How is a miracle like this made to happen?
Mayor Riordan did what mayors everywhere do best; he formed a commission -- the Mayor's Alliance for a Safer L.A. (MASLA).
MASLA found the funds required to implement the LAPD's infrastructure upgrade program; but instead of looking within the city budget, the alliance went out to the business community and raised $13 million to get the program underway. The bulk of that money came from corporations and local business owners. The Hollywood district was funded by a movie producer. While in the Newton area, the upgrade was paid for by the owner of a locally-based trucking company.
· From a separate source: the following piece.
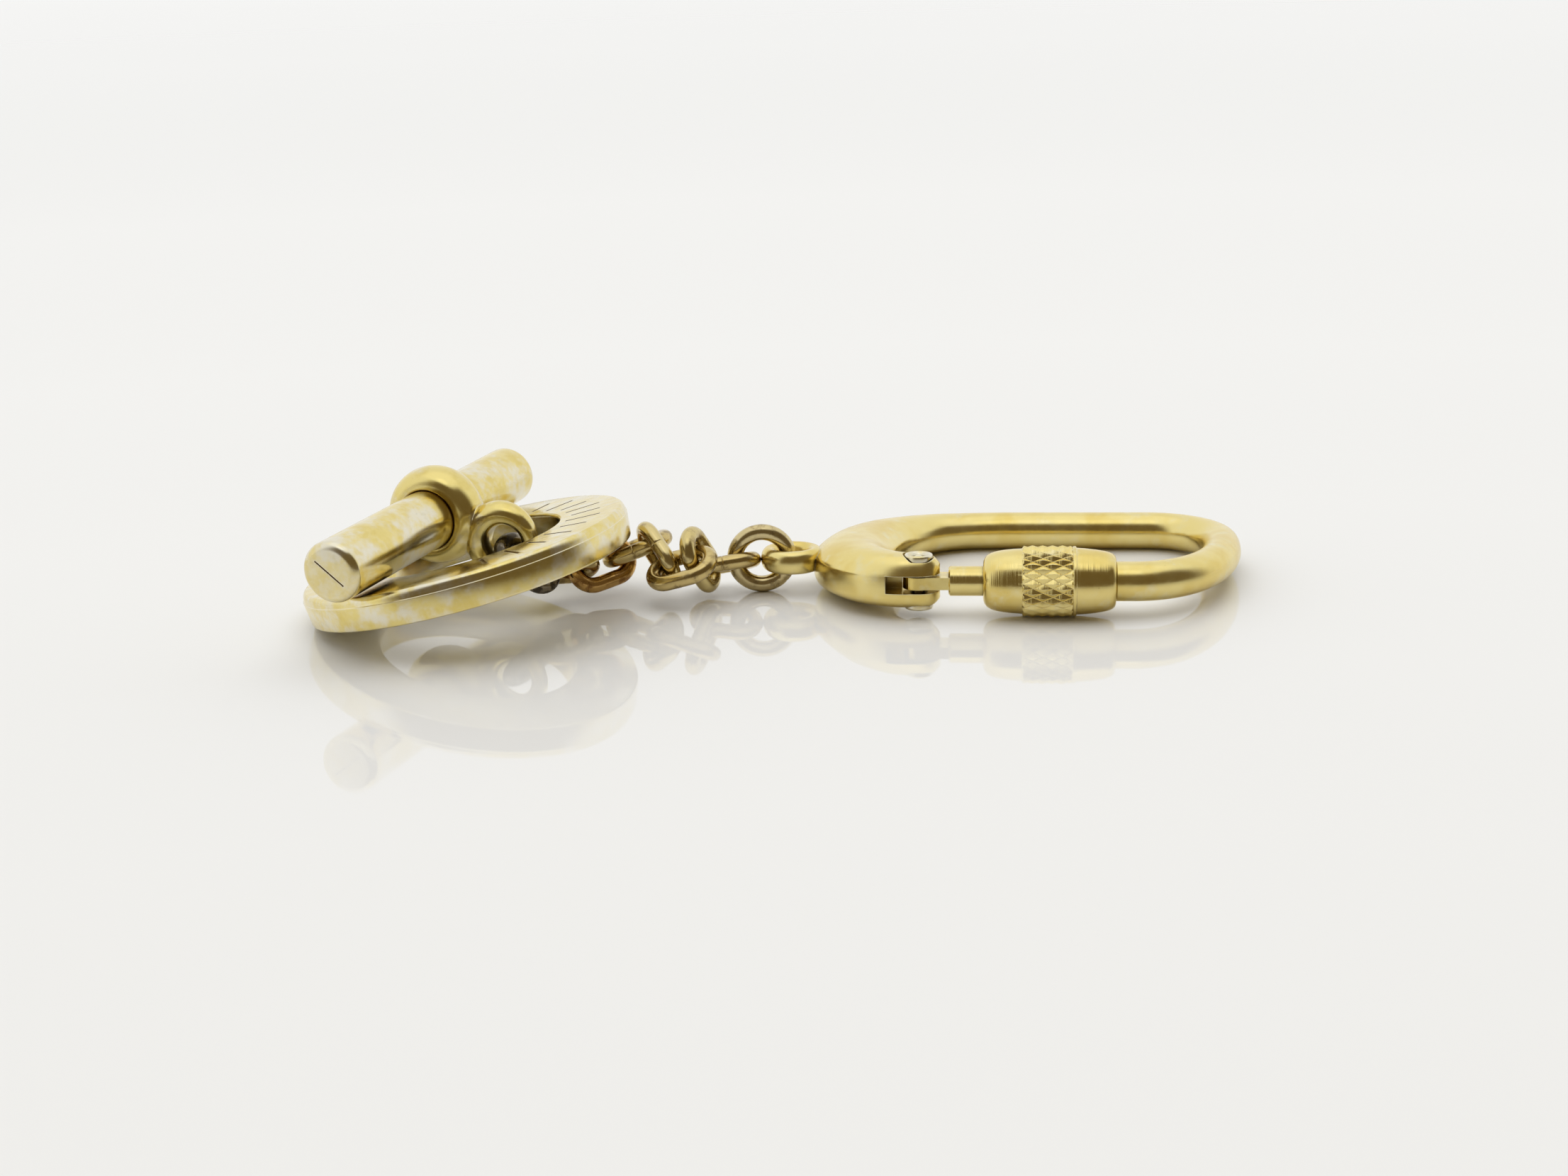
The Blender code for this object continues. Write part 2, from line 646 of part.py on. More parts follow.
def build_keyring():
    clear_scene()
    parts = new_collection(PARTS_NAME)
    cutters = new_collection(CUTTERS_NAME)
    frame_gold = material("satin_gold", (0.58, 0.46, 0.13), 0.3)
    chain_gold = material("chain_brass", (0.36, 0.27, 0.12), 0.35)
    ring_gold = material("worn_gold", (0.66, 0.54, 0.24), 0.32)
    rivet_steel = material("rivet_silver", (0.55, 0.53, 0.47), 0.3)

    # The near bar rests on the knurl and the far bar on the surface
    lean = math.asin((KNURL_DIA - BAR_DIA) / 2 / PITCH)
    root = joint("keyring_root", None, Matrix(), parts)
    casting_world = Matrix.Translation((0, 0, KNURL_DIA / 2)) @ Matrix.Rotation(-lean, 4, "X")
    casting = joint("casting_axis", root, casting_world, parts)
    gate = joint("gate_hinge_axis", casting, casting_world, parts)
    slide = joint("sleeve_slide_axis", gate, casting_world @ Matrix.Translation((SLEEVE_START, 0, 0)), parts)
    build_frame(parts, cutters, frame_gold, casting)
    build_rivet(parts, rivet_steel, casting)
    build_gate(parts, cutters, frame_gold, gate)
    build_sleeve(parts, frame_gold, slide)

    # The jump ring swings about the eye's own axis
    ring_place = jump_ring_place(casting)
    eye_world = casting_world @ Matrix.Translation((*FRAME_EYE_OFFSET, FRAME_EYE_RISE))
    body = joint("jump_ring_axis", casting, eye_world, parts)
    ring = torus("jump_ring", JUMP_RADIUS, JUMP_WIRE_DIA / 2, RING_STEPS, parts)
    ring.data.materials.append(chain_gold)
    put(ring, body, ring_place)

    for number, place in enumerate(chain_places(casting), 1):
        body = joint("chain_link_axis_%d" % number, body, place, parts)
        build_link("chain_link_%d" % number, parts, chain_gold, body, place)
        last = place

    toggle = joint("toggle_axis", body, collar_eye_place(last), parts)
    build_collar(parts, cutters, ring_gold, toggle)
    build_toggle_bar(parts, ring_gold, toggle)
    disc_body = joint("disc_ring_axis", toggle, disc_place(toggle), parts)
    build_disc(parts, ring_gold, disc_body)
    settle(root, parts)


build_keyring()
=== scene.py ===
# Toggle keyring: a cast carabiner with a knurled screw sleeve, a short chain
# of oval links and a flat disc ring held by a toggle bar laid across its hole.
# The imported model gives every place; each piece here is the finished form of
# one of its nodes. Lengths are in millimetres and turn to metres in MM.
import json
import math

import bmesh
import bpy
import numpy as np
from mathutils import Matrix, Vector


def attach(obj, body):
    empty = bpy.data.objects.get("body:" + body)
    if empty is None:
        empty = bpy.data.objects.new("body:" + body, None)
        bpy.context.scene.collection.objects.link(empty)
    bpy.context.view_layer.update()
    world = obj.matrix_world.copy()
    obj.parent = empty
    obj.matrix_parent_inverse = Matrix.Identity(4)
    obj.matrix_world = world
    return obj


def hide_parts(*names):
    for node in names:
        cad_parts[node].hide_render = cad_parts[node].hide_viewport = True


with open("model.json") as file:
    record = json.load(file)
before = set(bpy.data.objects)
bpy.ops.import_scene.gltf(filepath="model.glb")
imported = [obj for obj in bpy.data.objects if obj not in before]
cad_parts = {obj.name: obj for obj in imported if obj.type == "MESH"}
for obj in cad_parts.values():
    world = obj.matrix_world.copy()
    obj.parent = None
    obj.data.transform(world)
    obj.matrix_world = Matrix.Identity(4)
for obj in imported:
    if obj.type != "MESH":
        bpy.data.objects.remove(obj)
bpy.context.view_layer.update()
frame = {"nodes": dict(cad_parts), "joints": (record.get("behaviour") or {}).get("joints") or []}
MM = 0.001


# ---- Carabiner casting
# A zinc casting, plated in satin gold: a broad domed back with a forked ear, a
# round bar about the loop and a thick eye for the jump ring. A soft crease runs
# between the domed top and the side wall, where the two halves of the die met.

joints = {joint["name"]: joint for joint in frame["joints"]}


def placement(origin, x_axis, z_axis):
    """A matrix from its origin, its X direction and its Z direction."""
    x = Vector(x_axis).normalized()
    z = Vector(z_axis)
    z = (z - x * z.dot(x)).normalized()
    y = z.cross(x)
    return Matrix.Translation(origin) @ Matrix((x, y, z)).transposed().to_4x4()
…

In one region after another, private enterprise stepped up and paid hundreds of thousands of dollars for cabling, servers, workstations and whatever else was needed.
To date, $20 million -- with most of the money coming from private industry and the balance from federal grants -- has been spent on a Wide Area Network (WAN) and a Local Area Network (LAN) that bridges to an already established token ring environment, which accesses the rest of the city government's information system. Within the LAPD environment there are 27 LANs, a client/server system and 2,000 workstations, with plans for totals of 2,600 workstations by the end of 1997 and 3,500 by 1999. The operating system is Novell's NetWare 4.1, chosen specifically for its flexibility and easy to learn interface and report formats.
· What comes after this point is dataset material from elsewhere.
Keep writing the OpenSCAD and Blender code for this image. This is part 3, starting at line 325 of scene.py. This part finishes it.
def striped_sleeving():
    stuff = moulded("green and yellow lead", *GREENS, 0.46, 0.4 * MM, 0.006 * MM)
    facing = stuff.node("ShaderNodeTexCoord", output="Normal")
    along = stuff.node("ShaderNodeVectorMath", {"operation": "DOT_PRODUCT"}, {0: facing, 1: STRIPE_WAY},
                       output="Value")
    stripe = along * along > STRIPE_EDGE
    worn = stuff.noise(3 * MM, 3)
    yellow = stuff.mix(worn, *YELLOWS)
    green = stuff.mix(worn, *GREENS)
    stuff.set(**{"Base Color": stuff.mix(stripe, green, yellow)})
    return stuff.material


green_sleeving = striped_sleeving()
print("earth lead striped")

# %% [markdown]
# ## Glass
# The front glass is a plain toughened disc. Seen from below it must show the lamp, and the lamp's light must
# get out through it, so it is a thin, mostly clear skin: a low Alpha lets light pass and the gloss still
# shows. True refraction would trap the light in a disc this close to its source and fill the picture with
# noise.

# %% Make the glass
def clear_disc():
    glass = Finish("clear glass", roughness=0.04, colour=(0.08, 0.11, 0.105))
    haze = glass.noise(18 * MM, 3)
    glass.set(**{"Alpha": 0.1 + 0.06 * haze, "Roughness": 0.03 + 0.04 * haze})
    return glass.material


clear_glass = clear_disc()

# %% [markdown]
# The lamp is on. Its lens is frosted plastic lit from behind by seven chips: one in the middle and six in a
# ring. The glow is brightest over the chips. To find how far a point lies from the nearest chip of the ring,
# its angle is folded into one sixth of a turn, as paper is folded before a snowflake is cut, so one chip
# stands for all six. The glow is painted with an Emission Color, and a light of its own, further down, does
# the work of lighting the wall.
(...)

For the network manager, this means the system requires a minimal amount of training, can handle the department's constant changes in personnel and can support the development of software that helps officers do their job. To the cop or detective on the street, it means this and more.
"This isn't television; 90 percent of our job is collecting data and doing paperwork. To be able to catch criminals, and do your job, you need data; and the more data you have, the better your chances of nabbing the bad guy," said Sergeant Steve Natale. "Before this system came into play, information on handwritten reports was filed away in file drawers and boxes -- depending on its age -- and if you wanted to look at an old report about a suspect, you had to search by report number for the information. Sometimes the report was in the right place; sometimes it wasn't. Even if you found it, it was handwritten and might be relatively illegible. The system worked but not well."
"And that was if the information you needed was filed at your station house," added Hart. "Oftentimes the information was over at Pacific and you worked out of Valley, so you drove over there and dug through their file drawers with the same mixed results. Not only did it make gathering information hard, but sometimes it created ludicrous, but unavoidable, situations where a detective was still working a crime in the Harbor while the perp (perpetrator) had been in custody for a couple days on another charge in Hollywood."
Now everyone at the department is working on the same page, with full and instant access to information. When an officer enters the data on a suspect in the computer, it populates several forms at once. If an investigation report is done, some of that data automatically fills in on an arrest form and other documents. And when a West Hollywood detective keys in a suspect's name on the system, detailed information on that suspect comes up automatically, including whether they are already in custody or not. In the future, it seems things will only get better.
Over in traffic, Sergeant Natale's division is looking at using laptops in the field for completing traffic reports, possibly with the maps already developed by city engineers.
"Prior to this we could have a million good ideas, but there was no structure on which to deploy a network-wide application," stated Natale. "For example, at all major accidents, the officers have to draw a map of the intersection or street location where it occurs. Of course, some of our people are better drawers than others, and we get a wide variety of representations, but it turns out that the city's Department of Engineers has pre-drawn intersection maps. We are working on a system where the officer will pull up the map on a laptop, plug in the accident specifics and file the report without ever leaving the scene," said Natale. The department is planning to deploy laptops by Dec. 1st. The initial test deployment will include 30 computers in the West Los Angeles division and 30 in the Pacific.
Learn As You Go
Still, with all the positives, the department staff admits the massive changeover has not been easy.
"We could definitely use more formal training on the system. The department seems to be taking the "learn as you go" approach, and it isn't always working well," claimed Natale. "I do understand the problem though, everyone wants more officers on the streets -- officers we don't have the money for -- so it is hard to justify taking one off the beat for a week of word-processing training.
"Overall, though, implementing the system has been a huge success," Natale continued. "In the beginning there were a few people that screamed, 'I don't want it! Get that thing off my desk!' Now everyone wishes they had their own workstation. Our reports are more accurate, our investigations more efficient and we are able to spend more time on the streets. Our work effects people's lives in a real way, and anything that helps us do our job better is a major plus."
Ray Dussault is a Sacramento, Calif.-based freelance writer.